- **Request**
Copy the first line of the material below and every later line through the line containing "return rings", without any other output.

- **Supplied material**
:::

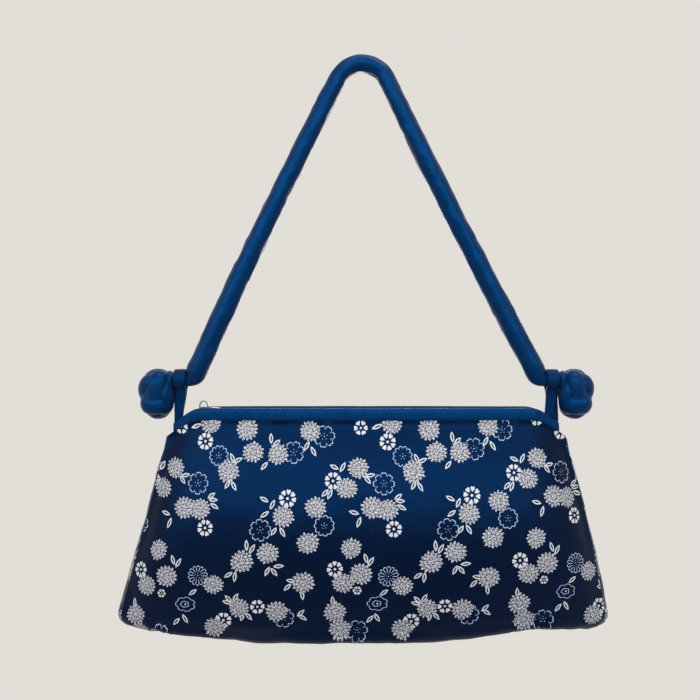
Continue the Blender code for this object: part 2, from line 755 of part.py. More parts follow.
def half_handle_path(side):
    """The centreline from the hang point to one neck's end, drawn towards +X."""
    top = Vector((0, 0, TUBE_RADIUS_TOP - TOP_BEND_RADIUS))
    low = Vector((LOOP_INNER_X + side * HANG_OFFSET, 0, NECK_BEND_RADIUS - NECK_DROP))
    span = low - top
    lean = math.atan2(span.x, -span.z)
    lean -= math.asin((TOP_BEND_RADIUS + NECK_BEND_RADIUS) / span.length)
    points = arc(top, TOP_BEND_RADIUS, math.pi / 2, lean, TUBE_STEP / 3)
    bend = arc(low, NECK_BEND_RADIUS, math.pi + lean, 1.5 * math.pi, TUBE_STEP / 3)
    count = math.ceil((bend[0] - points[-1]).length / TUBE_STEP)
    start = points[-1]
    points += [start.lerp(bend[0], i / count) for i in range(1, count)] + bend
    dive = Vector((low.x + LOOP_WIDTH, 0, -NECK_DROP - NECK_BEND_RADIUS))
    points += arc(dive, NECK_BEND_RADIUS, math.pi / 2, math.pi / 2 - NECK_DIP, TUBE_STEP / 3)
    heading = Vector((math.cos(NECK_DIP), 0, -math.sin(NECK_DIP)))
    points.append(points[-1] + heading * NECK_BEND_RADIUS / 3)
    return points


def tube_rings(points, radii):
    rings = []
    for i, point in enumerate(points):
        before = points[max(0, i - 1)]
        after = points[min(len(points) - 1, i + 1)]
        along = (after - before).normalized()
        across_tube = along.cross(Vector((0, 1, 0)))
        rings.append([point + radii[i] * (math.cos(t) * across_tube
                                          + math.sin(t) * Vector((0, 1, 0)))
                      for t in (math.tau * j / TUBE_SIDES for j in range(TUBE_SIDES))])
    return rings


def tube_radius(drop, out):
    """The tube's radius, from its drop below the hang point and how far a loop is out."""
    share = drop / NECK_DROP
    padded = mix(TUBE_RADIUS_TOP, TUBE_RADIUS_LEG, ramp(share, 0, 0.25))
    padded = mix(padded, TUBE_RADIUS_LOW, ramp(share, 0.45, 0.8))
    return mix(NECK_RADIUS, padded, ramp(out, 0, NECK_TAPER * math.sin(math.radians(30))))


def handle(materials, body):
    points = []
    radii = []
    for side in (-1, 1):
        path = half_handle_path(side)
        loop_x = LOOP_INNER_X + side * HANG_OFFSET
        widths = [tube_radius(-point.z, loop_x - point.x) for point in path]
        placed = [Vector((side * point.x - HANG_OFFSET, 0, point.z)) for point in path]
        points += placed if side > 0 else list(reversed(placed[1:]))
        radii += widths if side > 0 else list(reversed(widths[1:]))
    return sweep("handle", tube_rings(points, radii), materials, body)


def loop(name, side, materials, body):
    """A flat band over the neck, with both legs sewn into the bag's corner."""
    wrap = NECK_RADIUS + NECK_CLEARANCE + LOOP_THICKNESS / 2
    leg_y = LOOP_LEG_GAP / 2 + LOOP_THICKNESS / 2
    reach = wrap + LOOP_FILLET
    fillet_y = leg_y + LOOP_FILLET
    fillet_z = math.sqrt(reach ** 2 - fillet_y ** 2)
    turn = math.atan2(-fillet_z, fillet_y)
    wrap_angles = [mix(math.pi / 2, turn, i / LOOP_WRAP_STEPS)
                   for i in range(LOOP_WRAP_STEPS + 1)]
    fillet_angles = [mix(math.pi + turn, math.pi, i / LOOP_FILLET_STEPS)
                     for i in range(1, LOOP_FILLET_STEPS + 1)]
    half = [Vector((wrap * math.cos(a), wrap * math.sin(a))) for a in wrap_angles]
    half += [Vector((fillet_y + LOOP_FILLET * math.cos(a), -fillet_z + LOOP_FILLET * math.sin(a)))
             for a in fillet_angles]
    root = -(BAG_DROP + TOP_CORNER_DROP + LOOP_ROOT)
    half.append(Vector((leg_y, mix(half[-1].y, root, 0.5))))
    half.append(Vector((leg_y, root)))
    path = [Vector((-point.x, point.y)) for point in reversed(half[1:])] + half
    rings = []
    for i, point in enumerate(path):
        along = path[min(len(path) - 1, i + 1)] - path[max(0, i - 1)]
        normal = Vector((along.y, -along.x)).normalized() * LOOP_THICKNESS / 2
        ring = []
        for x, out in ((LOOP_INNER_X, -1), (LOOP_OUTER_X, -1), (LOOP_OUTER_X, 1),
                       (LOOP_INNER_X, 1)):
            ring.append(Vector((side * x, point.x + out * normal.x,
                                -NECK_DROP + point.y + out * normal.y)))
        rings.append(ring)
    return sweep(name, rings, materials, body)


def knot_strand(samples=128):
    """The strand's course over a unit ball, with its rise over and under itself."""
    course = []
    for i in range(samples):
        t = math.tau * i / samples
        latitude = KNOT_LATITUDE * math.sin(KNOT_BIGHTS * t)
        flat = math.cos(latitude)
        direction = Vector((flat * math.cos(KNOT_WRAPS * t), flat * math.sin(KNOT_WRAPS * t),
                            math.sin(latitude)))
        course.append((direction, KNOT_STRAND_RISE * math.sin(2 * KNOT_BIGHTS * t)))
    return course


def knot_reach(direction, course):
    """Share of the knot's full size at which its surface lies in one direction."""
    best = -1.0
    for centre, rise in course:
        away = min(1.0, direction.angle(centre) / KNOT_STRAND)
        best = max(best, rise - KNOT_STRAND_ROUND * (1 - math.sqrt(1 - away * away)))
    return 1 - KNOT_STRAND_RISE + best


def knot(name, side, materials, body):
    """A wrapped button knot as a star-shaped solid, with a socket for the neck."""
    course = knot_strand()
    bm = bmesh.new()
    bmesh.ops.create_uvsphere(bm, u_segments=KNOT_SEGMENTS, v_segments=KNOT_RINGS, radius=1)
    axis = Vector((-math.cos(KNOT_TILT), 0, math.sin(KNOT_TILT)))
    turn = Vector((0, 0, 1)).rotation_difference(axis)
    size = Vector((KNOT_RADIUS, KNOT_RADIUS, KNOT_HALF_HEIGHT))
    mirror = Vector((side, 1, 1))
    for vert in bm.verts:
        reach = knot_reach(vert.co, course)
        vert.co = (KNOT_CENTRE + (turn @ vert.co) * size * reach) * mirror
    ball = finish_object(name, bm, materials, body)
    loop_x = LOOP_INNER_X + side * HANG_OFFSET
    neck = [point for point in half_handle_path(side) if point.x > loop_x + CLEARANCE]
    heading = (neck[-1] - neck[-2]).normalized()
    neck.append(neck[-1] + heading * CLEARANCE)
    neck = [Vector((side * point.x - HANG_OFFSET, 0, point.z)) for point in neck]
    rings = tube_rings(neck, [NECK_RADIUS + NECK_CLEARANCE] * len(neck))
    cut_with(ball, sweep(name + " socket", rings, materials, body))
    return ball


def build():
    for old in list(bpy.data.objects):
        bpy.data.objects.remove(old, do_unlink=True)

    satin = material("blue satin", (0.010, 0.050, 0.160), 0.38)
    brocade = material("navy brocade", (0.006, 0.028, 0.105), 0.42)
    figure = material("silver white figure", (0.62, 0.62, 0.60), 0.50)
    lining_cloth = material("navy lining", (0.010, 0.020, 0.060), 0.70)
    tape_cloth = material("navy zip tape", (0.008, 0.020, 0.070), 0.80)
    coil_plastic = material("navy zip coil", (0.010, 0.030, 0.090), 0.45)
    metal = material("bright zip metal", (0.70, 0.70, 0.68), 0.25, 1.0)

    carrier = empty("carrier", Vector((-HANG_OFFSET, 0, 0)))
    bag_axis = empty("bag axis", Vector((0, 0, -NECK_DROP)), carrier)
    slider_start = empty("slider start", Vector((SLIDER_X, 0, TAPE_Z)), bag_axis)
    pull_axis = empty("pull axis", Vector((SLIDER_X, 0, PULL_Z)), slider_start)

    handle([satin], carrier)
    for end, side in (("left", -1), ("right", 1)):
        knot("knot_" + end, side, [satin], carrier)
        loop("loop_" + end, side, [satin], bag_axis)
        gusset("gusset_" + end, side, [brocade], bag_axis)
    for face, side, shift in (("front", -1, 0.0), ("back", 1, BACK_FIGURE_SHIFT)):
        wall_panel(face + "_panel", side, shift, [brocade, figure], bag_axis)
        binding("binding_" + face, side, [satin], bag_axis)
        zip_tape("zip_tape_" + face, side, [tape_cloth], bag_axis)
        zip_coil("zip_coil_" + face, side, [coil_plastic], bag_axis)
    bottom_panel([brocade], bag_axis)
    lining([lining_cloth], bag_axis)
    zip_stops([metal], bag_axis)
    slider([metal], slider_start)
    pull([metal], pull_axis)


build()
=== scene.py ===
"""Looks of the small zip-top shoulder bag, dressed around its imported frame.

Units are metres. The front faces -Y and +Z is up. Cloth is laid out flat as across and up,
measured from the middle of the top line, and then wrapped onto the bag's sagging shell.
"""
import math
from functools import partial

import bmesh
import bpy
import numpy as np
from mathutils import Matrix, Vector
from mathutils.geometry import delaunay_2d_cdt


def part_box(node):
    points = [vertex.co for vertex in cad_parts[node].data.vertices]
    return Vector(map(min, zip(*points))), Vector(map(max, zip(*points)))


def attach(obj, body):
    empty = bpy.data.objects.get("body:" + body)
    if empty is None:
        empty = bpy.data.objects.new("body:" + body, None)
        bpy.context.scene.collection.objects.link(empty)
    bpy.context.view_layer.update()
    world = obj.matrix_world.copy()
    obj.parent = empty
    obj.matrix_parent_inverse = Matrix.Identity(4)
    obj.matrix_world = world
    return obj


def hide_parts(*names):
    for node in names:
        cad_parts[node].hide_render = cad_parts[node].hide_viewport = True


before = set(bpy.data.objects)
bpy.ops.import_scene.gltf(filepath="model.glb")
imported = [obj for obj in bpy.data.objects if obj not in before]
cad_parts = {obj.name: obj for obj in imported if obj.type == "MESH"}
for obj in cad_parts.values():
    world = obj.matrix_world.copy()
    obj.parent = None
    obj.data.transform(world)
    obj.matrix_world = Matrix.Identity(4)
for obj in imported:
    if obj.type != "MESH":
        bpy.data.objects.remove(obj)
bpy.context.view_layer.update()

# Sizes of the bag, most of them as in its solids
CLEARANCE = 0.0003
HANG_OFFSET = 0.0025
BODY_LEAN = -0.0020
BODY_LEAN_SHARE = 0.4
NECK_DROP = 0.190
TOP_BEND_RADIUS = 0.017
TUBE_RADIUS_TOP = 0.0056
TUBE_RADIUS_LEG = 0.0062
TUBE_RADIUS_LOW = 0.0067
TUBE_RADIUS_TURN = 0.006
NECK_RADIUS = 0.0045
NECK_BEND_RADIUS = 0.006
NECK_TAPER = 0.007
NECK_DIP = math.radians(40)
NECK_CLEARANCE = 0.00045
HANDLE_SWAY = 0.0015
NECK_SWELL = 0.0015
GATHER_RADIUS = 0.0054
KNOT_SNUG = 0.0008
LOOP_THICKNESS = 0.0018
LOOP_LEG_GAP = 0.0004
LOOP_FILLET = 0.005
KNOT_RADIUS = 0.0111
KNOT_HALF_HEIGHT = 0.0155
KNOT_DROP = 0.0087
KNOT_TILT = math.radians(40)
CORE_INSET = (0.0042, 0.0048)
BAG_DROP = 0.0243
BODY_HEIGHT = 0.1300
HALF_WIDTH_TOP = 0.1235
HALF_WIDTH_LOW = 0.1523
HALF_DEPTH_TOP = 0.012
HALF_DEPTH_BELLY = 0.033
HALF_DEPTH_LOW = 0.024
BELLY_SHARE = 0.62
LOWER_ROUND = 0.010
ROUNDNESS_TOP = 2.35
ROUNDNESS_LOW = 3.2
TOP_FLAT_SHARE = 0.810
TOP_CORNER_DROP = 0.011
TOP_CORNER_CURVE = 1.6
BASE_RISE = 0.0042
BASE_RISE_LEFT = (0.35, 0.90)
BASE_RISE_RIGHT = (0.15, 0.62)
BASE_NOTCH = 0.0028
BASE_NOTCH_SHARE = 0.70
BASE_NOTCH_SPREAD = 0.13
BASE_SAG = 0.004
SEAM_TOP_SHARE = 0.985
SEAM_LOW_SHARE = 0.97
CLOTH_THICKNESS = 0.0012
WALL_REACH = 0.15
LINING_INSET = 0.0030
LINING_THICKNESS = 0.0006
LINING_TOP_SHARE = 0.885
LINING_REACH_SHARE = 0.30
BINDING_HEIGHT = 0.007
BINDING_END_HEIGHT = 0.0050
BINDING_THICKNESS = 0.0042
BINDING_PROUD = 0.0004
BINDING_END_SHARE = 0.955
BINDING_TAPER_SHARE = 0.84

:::

- **Solved problem**
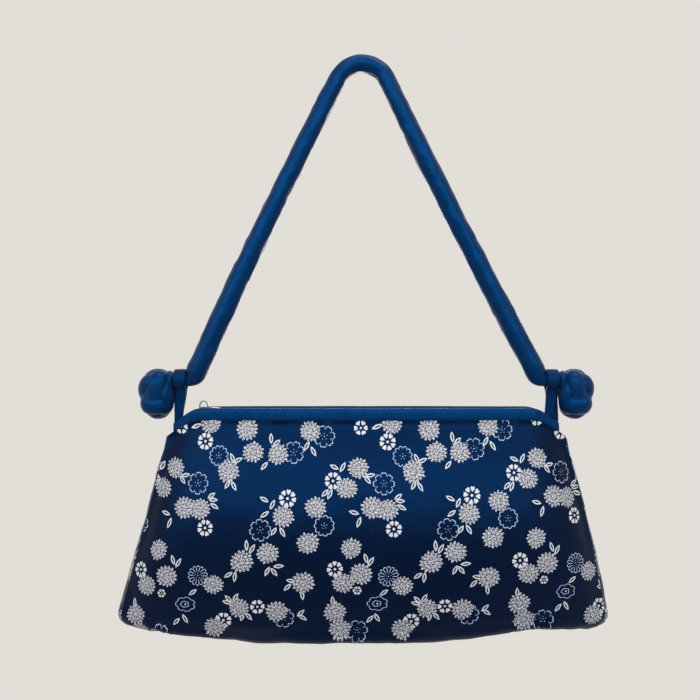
Continue the Blender code for this object: part 2, from line 755 of part.py. More parts follow.
def half_handle_path(side):
    """The centreline from the hang point to one neck's end, drawn towards +X."""
    top = Vector((0, 0, TUBE_RADIUS_TOP - TOP_BEND_RADIUS))
    low = Vector((LOOP_INNER_X + side * HANG_OFFSET, 0, NECK_BEND_RADIUS - NECK_DROP))
    span = low - top
    lean = math.atan2(span.x, -span.z)
    lean -= math.asin((TOP_BEND_RADIUS + NECK_BEND_RADIUS) / span.length)
    points = arc(top, TOP_BEND_RADIUS, math.pi / 2, lean, TUBE_STEP / 3)
    bend = arc(low, NECK_BEND_RADIUS, math.pi + lean, 1.5 * math.pi, TUBE_STEP / 3)
    count = math.ceil((bend[0] - points[-1]).length / TUBE_STEP)
    start = points[-1]
    points += [start.lerp(bend[0], i / count) for i in range(1, count)] + bend
    dive = Vector((low.x + LOOP_WIDTH, 0, -NECK_DROP - NECK_BEND_RADIUS))
    points += arc(dive, NECK_BEND_RADIUS, math.pi / 2, math.pi / 2 - NECK_DIP, TUBE_STEP / 3)
    heading = Vector((math.cos(NECK_DIP), 0, -math.sin(NECK_DIP)))
    points.append(points[-1] + heading * NECK_BEND_RADIUS / 3)
    return points


def tube_rings(points, radii):
    rings = []
    for i, point in enumerate(points):
        before = points[max(0, i - 1)]
        after = points[min(len(points) - 1, i + 1)]
        along = (after - before).normalized()
        across_tube = along.cross(Vector((0, 1, 0)))
        rings.append([point + radii[i] * (math.cos(t) * across_tube
                                          + math.sin(t) * Vector((0, 1, 0)))
                      for t in (math.tau * j / TUBE_SIDES for j in range(TUBE_SIDES))])
    return rings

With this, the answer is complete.